Some of that sounds like way back then, but more of it sounds like now. We may have instant gratification through technology, but we also have Sandy Hook and ISIS. We live longer, but not necessarily better. We have vast stores of information and dwindling reserves of wisdom. Our medieval ancestors had the unicorn tapestry and the Ghent altarpiece and the Book of Kells. We have Kim Kardashian and Twitter.
I confess to being a medieval nerd. Given a shot at time travel, I would set the dial for somewhere between the 12th and 14th centuries. Growing up in New York, I haunted the Cloisters, a reconstruction of a medieval monastery overlooking the Hudson River. On spring days, the interior garden was a kind of oasis, scented with hyacinths and the blossoms of espaliered pear trees. Water bubbled from a fountain transported piece by piece from some mossy Gothic ruin.

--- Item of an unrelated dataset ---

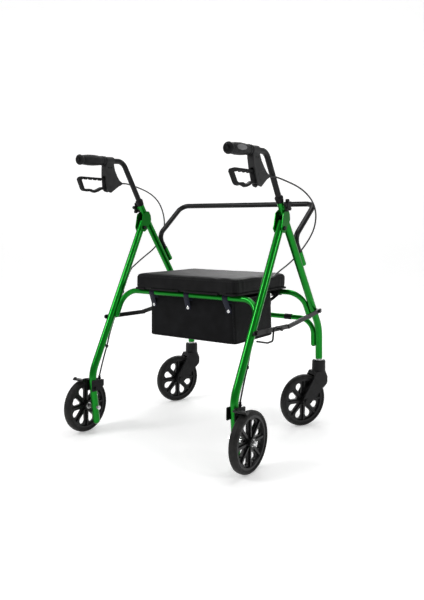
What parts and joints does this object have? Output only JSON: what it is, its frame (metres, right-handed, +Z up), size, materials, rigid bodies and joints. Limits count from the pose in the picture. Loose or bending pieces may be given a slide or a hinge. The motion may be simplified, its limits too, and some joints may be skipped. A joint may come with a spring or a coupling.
{
  "type": "rollator walker",
  "caption": "Folding green steel rollator with four black wheels, loop-brake handles, padded seat, backrest bar, folding side arms and an under-seat bag.",
  "frame": {"origin": "on the floor, under the middle of the bounding box", "axes": "+X to the user's right, +Y the direction of travel, +Z up"},
  "size_m": [0.7362, 0.6984, 0.9661],
  "materials": {
    "frame_green": "glossy deep green metallic powder coat",
    "black_metal": "semi-gloss black powder coat",
    "black_plastic": "moulded, fine grain",
    "grip_rubber": "satin rubber",
    "wheel_plastic": "satin moulded black",
    "tyre_rubber": "matt, fine tread",
    "steel": "bright zinc or chrome plate",
    "cable_jacket": "glossy vinyl jacket",
    "seat_vinyl": "fine-grained black vinyl, slight gloss",
    "seat_board": "black board",
    "bag_nylon": "black woven nylon",
    "webbing": "dark woven webbing"
  },
  "bodies": {
    "front_frame": {"front_leg_left": "frame_green", "front_leg_right": "frame_green", "handle_collars": "frame_green", "collar_sleeves": "black_plastic", "pivot_brackets": "frame_green", "frame_bolts": "black_metal", "seat_rail_front": "frame_green", "front_brace": "frame_green", "backrest_sockets": "frame_green", "caster_stems": "steel", "bag": "bag_nylon", "cable_crossings": "cable_jacket"},
    "rear_frame": {"rear_leg_left": "frame_green", "rear_leg_right": "frame_green", "leg_plugs": "black_plastic", "seat_rail_rear": "frame_green", "rear_axles": "steel", "brake_brackets": "black_plastic", "cable_guides": "black_plastic", "cables_lower": "cable_jacket", "bag_straps": "webbing", "arm_bolts": "black_metal", "brake_springs": "steel"},
    "seat": {"seat_pan": "seat_board", "seat_cushion": "seat_vinyl", "seat_clamps": "black_plastic"},
    "backrest": {"backrest_bar": "black_metal"},
    "bail": {"wire_bail": "black_metal"},
    "handle_right": {"handle_tube_right": "black_metal", "grip_right": "grip_rubber", "brake_housing_right": "black_plastic", "housing_fasteners_right": "steel", "cable_upper_right": "cable_jacket"},
    "lever_right": {"brake_lever_right": "black_plastic"},
    "knob_right": {"height_knob_right": "black_plastic"},
    "rear_wheel_right": {"rim_rear_right": "wheel_plastic", "tyre_rear_right": "tyre_rubber"},
    "caster_right": {"caster_fork_right": "black_plastic", "caster_axle_right": "steel"},
    "caster_wheel_right": {"rim_front_right": "wheel_plastic", "tyre_front_right": "tyre_rubber"},
    "arm_rear_right": {"arm_rear_right": "black_metal"},
    "arm_front_right": {"arm_front_right": "black_metal"},
    "brake_arm_right": {"brake_arm_right": "black_metal"},
    "handle_left": {"handle_tube_left": "black_metal", "grip_left": "grip_rubber", "brake_housing_left": "black_plastic", "housing_fasteners_left": "steel", "cable_upper_left": "cable_jacket"},
    "lever_left": {"brake_lever_left": "black_plastic"},
    "knob_left": {"height_knob_left": "black_plastic"},
    "rear_wheel_left": {"rim_rear_left": "wheel_plastic", "tyre_rear_left": "tyre_rubber"},
    "caster_left": {"caster_fork_left": "black_plastic", "caster_axle_left": "steel"},
    "caster_wheel_left": {"rim_front_left": "wheel_plastic", "tyre_front_left": "tyre_rubber"},
    "arm_rear_left": {"arm_rear_left": "black_metal"},
    "arm_front_left": {"arm_front_left": "black_metal"},
    "brake_arm_left": {"brake_arm_left": "black_metal"}
  },
  "joints": [
    {"name": "frame_fold", "type": "hinge", "parent": "front_frame", "child": "rear_frame", "pos_m": [0, 0.0005, 0.722], "axis": [1, 0, 0], "range_deg": [0, 27], "deforming": ["bag", "cable_crossings", "bag_straps"]},
    {"name": "seat_fold", "type": "hinge", "parent": "front_frame", "child": "seat", "pos_m": [0, 0.20623, 0.4944], "axis": [-1, 0, 0], "range_deg": [0, 76]},
    {"name": "backrest_lift", "type": "slide", "parent": "front_frame", "child": "backrest", "axis": [0, -0.5793, 0.8151], "range_m": [0, 0.04]},
    {"name": "bail_turn", "type": "hinge", "parent": "arm_rear_right", "child": "bail", "pos_m": [0.3225, -0.029, 0.4022], "axis": [-1, 0, 0], "range_deg": [0, 25]},
    {"name": "handle_height_right", "type": "slide", "parent": "front_frame", "child": "handle_right", "axis": [0, -0.5329, 0.8462], "range_m": [-0.058, 0.012], "deforming": ["cable_upper_right"]},
    {"name": "lever_squeeze_right", "type": "hinge", "parent": "handle_right", "child": "lever_right", "pos_m": [0.3025, -0.161, 0.86348], "axis": [-0.9945, 0, -0.1045], "range_deg": [0, 12], "stiffness_Nm_per_rad": 6},
    {"name": "knob_turn_right", "type": "hinge", "parent": "front_frame", "child": "knob_right", "pos_m": [0.318, 0.00615, 0.794], "axis": [1, 0, 0], "continuous": true},
    {"name": "rear_wheel_spin_right", "type": "hinge", "parent": "rear_frame", "child": "rear_wheel_right", "pos_m": [0.3393, -0.254, 0.09525], "axis": [1, 0, 0], "continuous": true},
    {"name": "caster_swivel_right", "type": "hinge", "parent": "front_frame", "child": "caster_right", "pos_m": [0.2933, 0.3158, 0.22], "axis": [0, 0, 1], "continuous": true},
    {"name": "caster_wheel_spin_right", "type": "hinge", "parent": "caster_right", "child": "caster_wheel_right", "pos_m": [0.26187, 0.25186, 0.09525], "axis": [0.8974, -0.4412, 0], "continuous": true},
    {"name": "arm_rear_turn_right", "type": "hinge", "parent": "rear_frame", "child": "arm_rear_right", "pos_m": [0.309, -0.1659, 0.4049], "axis": [1, 0, 0], "range_deg": [-70, 0]},
    {"name": "arm_front_turn_right", "type": "hinge", "parent": "front_frame", "child": "arm_front_right", "pos_m": [0.3145, 0.26142, 0.428], "axis": [1, 0, 0], "range_deg": [0, 53]},
    {"name": "brake_press_right", "type": "hinge", "parent": "rear_frame", "child": "brake_arm_right", "pos_m": [0.312, -0.238, 0.176], "axis": [1, 0, 0], "range_deg": [0, 3]},
    {"name": "handle_height_left", "type": "slide", "parent": "front_frame", "child": "handle_left", "axis": [0, -0.5329, 0.8462], "range_m": [-0.058, 0.012], "deforming": ["cable_upper_left"]},
    {"name": "lever_squeeze_left", "type": "hinge", "parent": "handle_left", "child": "lever_left", "pos_m": [-0.3025, -0.161, 0.86348], "axis": [-0.9945, 0, 0.1045], "range_deg": [0, 12], "stiffness_Nm_per_rad": 6},
    {"name": "knob_turn_left", "type": "hinge", "parent": "front_frame", "child": "knob_left", "pos_m": [-0.318, 0.00615, 0.794], "axis": [1, 0, 0], "continuous": true},
    {"name": "rear_wheel_spin_left", "type": "hinge", "parent": "rear_frame", "child": "rear_wheel_left", "pos_m": [-0.3393, -0.254, 0.09525], "axis": [1, 0, 0], "continuous": true},
    {"name": "caster_swivel_left", "type": "hinge", "parent": "front_frame", "child": "caster_left", "pos_m": [-0.2933, 0.3158, 0.22], "axis": [0, 0, 1], "continuous": true},
    {"name": "caster_wheel_spin_left", "type": "hinge", "parent": "caster_left", "child": "caster_wheel_left", "pos_m": [-0.31724, 0.24869, 0.09525], "axis": [0.9419, -0.3359, 0], "continuous": true},
    {"name": "arm_rear_turn_left", "type": "hinge", "parent": "rear_frame", "child": "arm_rear_left", "pos_m": [-0.309, -0.1659, 0.4049], "axis": [1, 0, 0], "range_deg": [-70, 0]},
    {"name": "arm_front_turn_left", "type": "hinge", "parent": "front_frame", "child": "arm_front_left", "pos_m": [-0.3145, 0.26142, 0.428], "axis": [1, 0, 0], "range_deg": [0, 53]},
    {"name": "brake_press_left", "type": "hinge", "parent": "rear_frame", "child": "brake_arm_left", "pos_m": [-0.312, -0.238, 0.176], "axis": [1, 0, 0], "range_deg": [0, 3]}
  ],
  "couplings": [
    {"joint": "arm_rear_turn_right", "follows": "frame_fold", "ratio": -2.5452},
    {"joint": "arm_front_turn_right", "follows": "frame_fold", "ratio": 1.923},
    {"joint": "brake_press_right", "follows": "lever_squeeze_right", "ratio": 0.25},
    {"joint": "arm_rear_turn_left", "follows": "frame_fold", "ratio": -2.5452},
    {"joint": "arm_front_turn_left", "follows": "frame_fold", "ratio": 1.923},
    {"joint": "brake_press_left", "follows": "lever_squeeze_left", "ratio": 0.25}
  ]
}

When I was a student in Paris, I sometimes climbed the 387 steps to the heights of Notre Dame and lingered among the gargoyles. The view was spectacular, but it was the musty scent of old stone, the worn treads of the curving staircase that I remember. Eight hundred years of footsteps, eight centuries of people trudging upward, stopping for breath, pressing on.
My favorite museum was the Cluny, built on the site of Roman baths and full of echoing, tapestry-hung rooms and crowded with Madonnas. There was one in particular I loved, a young girl carved from wood. She wore a faded gilt dress and was visibly pregnant and clearly joyful. She might have walked in from a side street in the quartier, so at home did she seem there.
The first time I saw the cathedral of Chartres, I thought it was an optical illusion. Rising out of the plain like a vision, the spires pointing skyward, it seemed to demand some response, something beyond a quick scramble for the guidebook. Like Notre Dame and my other favorite medieval haunts, Chartres is hors du temps, outside of time. In its dim interior, the shadows fall as they did in 1220, and 1350, and 1480. The air smells of incense and dust and prayer. The woman lighting a candle might be wearing jeans and ballet flats, but her face in the flickering light is timeless. She could be the wife of a 12th-century stonecutter, or a noble lady from a nearby chateau.
A learned professor once warned me about romanticizing the Middle Ages, delivering a brisk lecture on sanitary conditions, the Black Plague, and the odds of surviving childbirth. Not everyone had access to the garlic and cow bile potion, after all.
I get it. But I wonder if anyone will ever romanticize the 21st century. A thousand years from now, will they preserve antique cellphones and iPads, puzzle over the design of devices made to be replaced annually?
I think of the stone steps and the gargoyles, the ageless sight of a cathedral rising from wheat fields.
I think of the artisans who would not live to see the whole but built their part as though the world depended
on it. Maybe the world did. Maybe it still does.